The other fun activity is located in Mominoki Shinrin Koen in Hatsukaichi City. This company also has a number of other locations throughout Japan with different courses at each one.

The two main courses to choose from are the adventure or canopy course, both of which involve a sort of obstacle course through the trees, roughly 20-30 metres off the ground. The final challenge of all is a zip-line to round off the route.

We opted for the canopy course which gives you unlimited access to two routes for 80 minutes. At a cost of 2600 yen for adults or children, it’s not exactly cheap. The adventure course has four options and is more expensive for adults (over 18 years old) at 3600 yen.

Both course activities have height and weight conditions in addition to clauses that involve the supervision of children. For the canopy course, you need to be at least 110cm with a maximum weight of 130kg. Children under eight years of age must be accompanied by an adult and there needs to be at least one adult per five kids. The adventure course requires people to be at least 140cm with the same weight restriction and one adult per two children.

Everyone must sign a disclaimer form and of course, safety equipment including a harness are provided.

The courses are challenging and even adults will find themselves a little wary of just how high they are before they launch themselves across the tree canopy. If children do get stuck or are too scared to continue, the helpful guides will assist to bring them safely back down to earth, as it were.

Both outdoor activities are a lot of fun and are a great way to round off the summer in Hiroshima. Happy adventures!


Gonokawa Canoe Park Sakugi

116 Sakugichō Kōyodo Miyoshi-shi, Hiroshima-ken 728-0131
Tel: 0824-55-7050
Opening hours: 8:30-18:00 (closed on Tuesdays) ONLY open during July and August (summer months)
http://genkimurasakugi.or.jp (Japanese only)

Forest Adventure

1593-75 Yoshiwa, Hatsukaichi-shi, Hiroshima-ken 738-0301
Tel: 080-2128-0320
Opening hours: 9:00-15:00 (schedule may change due to weather conditions) ONLY open Mid-March- November
http://www.foret-aventure.jp (Japanese only)

Photo by Pauline Eccles [CC BY-SA 2.0], via Wikimedia Commons

ByJade Brischke
Aug 24, 2017

Have a (Sand) Blast at The Glass Museum!

Summer may nearly be over, but it’s still hot outside and even though you want to go somewhere and do something, sometimes you just can’t be bothered unless it involves air conditioning and being inside.

Ah, but I have a place for you, The Glass Museum; Yes, that’s its official name.

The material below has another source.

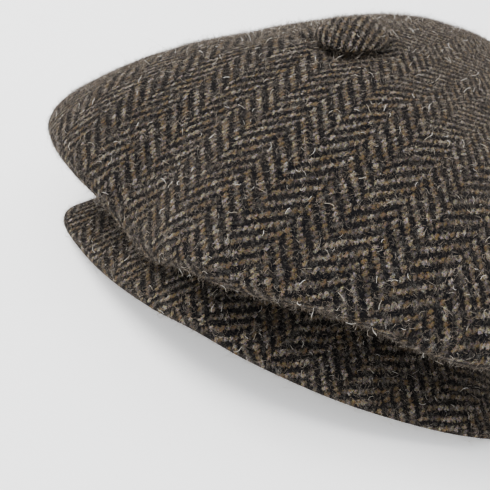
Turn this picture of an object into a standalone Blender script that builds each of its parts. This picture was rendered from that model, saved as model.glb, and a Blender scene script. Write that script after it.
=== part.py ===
# Flat cap in herringbone tweed, resting on a level surface.
# Metres. The front (peak) is toward -Y, the wearer's left is +X, up is +Z.
# It is drawn with the button's middle over the zero of x and y, and at the end everything moves
# along y together, so that the origin is on the surface below the middle of the whole cap.
import math

import bmesh
import bpy
import numpy as np
from mathutils.bvhtree import BVHTree

HEAD_LENGTH = 0.198      # head opening, front to back
HEAD_WIDTH = 0.162       # head opening, side to side
HEAD_BEHIND = 0.031      # centre of the head opening behind the button
HEM_RISE = 0.042         # how far the hem climbs from the back to the root of the peak
HEM_FLAT = 0.28          # share of the opening, behind its centre, where the hem starts to climb
CROWN_HALF = 0.128       # the unit of the crown's plan, about half of its width
CROWN_TOP = 0.100        # height of the cloth under the button, the unit of the crown's heights
CLOTH = 0.0022           # tweed and lining together
SEAT = 0.014             # rounding of the crown's top under the button
PEAK_REACH = 0.108       # front of the peak ahead of the button
PEAK_HALF = 0.106        # half of the peak's width
PEAK_ARCH = 0.0255       # middle of the peak's edge above its ends
PEAK_THICK = 0.0046      # stiffener with cloth on both sides
PEAK_TURN = 2.1          # degrees that the peak's outline is turned, back on the wearer's left
PEAK_ASIDE = 0.0065      # and how far it lies to that side
PEAK_ROOT = 0.76         # share of the opening's front half that the peak's root runs along
BUTTON_ACROSS = 0.030
BUTTON_RISE = 0.0062
GAP = 0.0005             # clearance between two pieces

# The crown in directions from the button, from the front (0) round to the back (180).
# rim, reach: shares of CROWN_HALF; edge, rim_up, turn, lift: shares of CROWN_TOP.
# edge is where the pull of the top would meet the rim, rim_up the height of the rim itself,
# sharp how late the top rolls over to it, and bow how much of the pull is a full dome.
# turn is how far the cloth drops from the rim, reach and lift the way it comes in to the hem.
CROWN_COLUMNS = ("angle", "rim", "edge", "rim_up", "sharp", "turn", "reach", "lift", "bow")
CROWN_ROWS = (
    (0, 0.838, 0.601, 0.563, 5.0, 0.072, 0.266, -0.067, 0.39),
    (30, 0.838, 0.614, 0.518, 5.0, 0.091, 0.141, -0.050, 0.53),
    (60, 1.023, 0.559, 0.450, 4.4, 0.200, 0.047, 0.020, 0.55),
    (90, 0.968, 0.504, 0.403, 3.3, 0.250, 0.031, 0.030, 0.43),
    (120, 0.986, 0.538, 0.412, 2.8, 0.270, 0.023, 0.030, 0.33),
    (150, 1.028, 0.599, 0.521, 2.6, 0.307, 0.023, 0.030, 0.41),
    (180, 1.080, 0.668, 0.591, 2.8, 0.336, 0.023, 0.030, 0.45),
)

# Where the cloth is caught, pulled or sags. angle as above, minus on the wearer's right; place: 0 at the
# button, 1 at the rim, 2 at the hem; wide in degrees; long in the same unit as place; deep, toward
# the head, and down: shares of CROWN_TOP.
FOLD_COLUMNS = ("angle", "place", "wide", "long", "deep", "down")
FOLD_ROWS = (
    (-18, 1.15, 13, 0.50, 0.020, 0.133),
    (-140, 0.76, 40, 0.50, 0.0, 0.073),
    (175, 0.80, 32, 0.50, 0.0, -0.026),
)

# The peak's outer edge from its middle round to where it meets the hem at the temple.
# across: share of PEAK_HALF; ahead: share of PEAK_REACH; up: share of PEAK_ARCH above the ends.
PEAK_COLUMNS = ("across", "ahead", "up")
PEAK_ROWS = (
    (0.000, 1.000, 1.00),
    (0.225, 0.975, 0.84),
    (0.500, 0.902, 0.58),
    (0.735, 0.809, 0.37),
    (0.912, 0.717, 0.23),
    (0.992, 0.612, 0.06),
    (0.950, 0.505, 0.00),
    (0.884, 0.390, 0.01),
    (0.824, 0.255, 0.14),
    (0.785, 0.105, 0.33),
)

ROUND = 64               # directions round the crown
TOP_RINGS = 14
LOW_RINGS = 9
PEAK_STEPS = 52
PEAK_RINGS = 7


def clear_scene():
    for item in list(bpy.data.objects):
        bpy.data.objects.remove(item, do_unlink=True)


def around(angle, columns, rows):
    """The rows' values at each angle: a cosine series through the rows, even about front and back."""
    table = np.array(rows, float)
    order = np.arange(len(table))
    waves = np.cos(np.outer(np.radians(table[:, 0]), order))
    fitted = np.cos(np.outer(angle, order)) @ np.linalg.solve(waves, table)
    return {name: fitted[:, i] for i, name in enumerate(columns)}


def hem_distance(angle):
    """From the button's axis to the oval of the head opening, in each direction."""
    across, along = np.sin(angle), -np.cos(angle)
    half_width, half_length = HEAD_WIDTH / 2, HEAD_LENGTH / 2
    a = (across / half_width) ** 2 + (along / half_length) ** 2
    b = -2 * along * HEAD_BEHIND / half_length**2
    c = (HEAD_BEHIND / half_length) ** 2 - 1
    return (-b + np.sqrt(b * b - 4 * a * c)) / (2 * a)


def hem_height(y):
    """The hem is flat on the surface at the back and climbs to the root of the peak."""
    start = HEAD_BEHIND + HEM_FLAT * HEAD_LENGTH
    share = np.clip((start - y) / ((0.5 + HEM_FLAT) * HEAD_LENGTH), 0, None)
    return HEM_RISE * share**2.2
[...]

It’s about a 30 to 40-minute ride from downtown Hiroshima out past Kabe in Asakita-ku. You can use public transport (bus and/or train), but to be honest, the easiest way is to drive. For more details, see below.

I went with a group of elementary kids and to be honest, I wasn’t sure they were going to find it all that interesting. I couldn’t have been more wrong. The first thing we did upon our arrival was make a sandblasted glass.

You can choose what size and shape you want and then the staff will explain each step. If you’re not sure or can’t remember, you can always ask, but there are instructions on each table. Yes, they may be in Japanese, but there are pictures and if you have a basic understanding of written Japanese, there will be no problem at all.

After sitting down, we chose the design or designs we wanted from a box on the tables in front of us. The designs are all printed on normal paper and range from Hello Kitty (what I chose), to flowers, greetings and any other thing you can think of.

Once you’ve picked what you want, you fold the paper up and insert it into the glass. Using a thin wooden skewer, you then apply red resign paint onto the glass, tracing your design. If you make a mistake it’s no problem at all as you can use rubbing alcohol and a tissue to remove any drips. After that the staff take your glass and place them into an autoclave for 10 minutes to dry and set the paint.

Before doing the sandblasting, you can use a Stanley knife to remove any final drips or mistakes. The sandblasting tool itself is easy to use and elementary school age students will have no problem with it.

You can choose to simply go around the design or to make the entire glass frosted. Once this is done you can peel the remaining resin paint off before asking the staff to wrap it for you to take home. For 1800 yen (including tax), it’s a relatively cheap activity for the whole family (or just the kids).

After that, take the time to explore the surrounding grounds that include an elaborate glass design, ‘garden,’ and, ‘castle,’ buildings that look like something out of a fairy-tale. The Glass Castle is particularly fun for kids as it houses a range of mirror and interactive optical illusions.

You can also opt to watch the glass-making process, partake in it or simply stroll around the actual museums marvelling at the artists who have their work displayed.

There’s also a restaurant or seats under cover if you decide to bring your own packed lunch.

The Glass Museum is open from 10am until 5pm every day except on Tuesdays and between December 26-January 1. Adults cost 1000 yen, with high school students 700 and Junior High School and younger 500 yen. This price gives you access to all buildings including the World Glass Museum, the Modern World Glass Art Museum, the World Beads Museum and the Glass Castle.

The Glass Museum

731-0201 2-Chome 12-55, Obayashi, Asakita-ku, Hiroshima-shi
Telephone (082) 818-0414

www.garasunosato.net/english
www.facebook.com/pg/garasunosat

Public Transport Access:

By JR, take the Kabe Line to Kabe Station. Exit the Station and find the bus going to Obayashi. It’s about a 15-minute ride and a one minute walk to the Museum from the bus stop.

If you prefer to take a bus right to Obayashi, one is available from Hiroshima Station.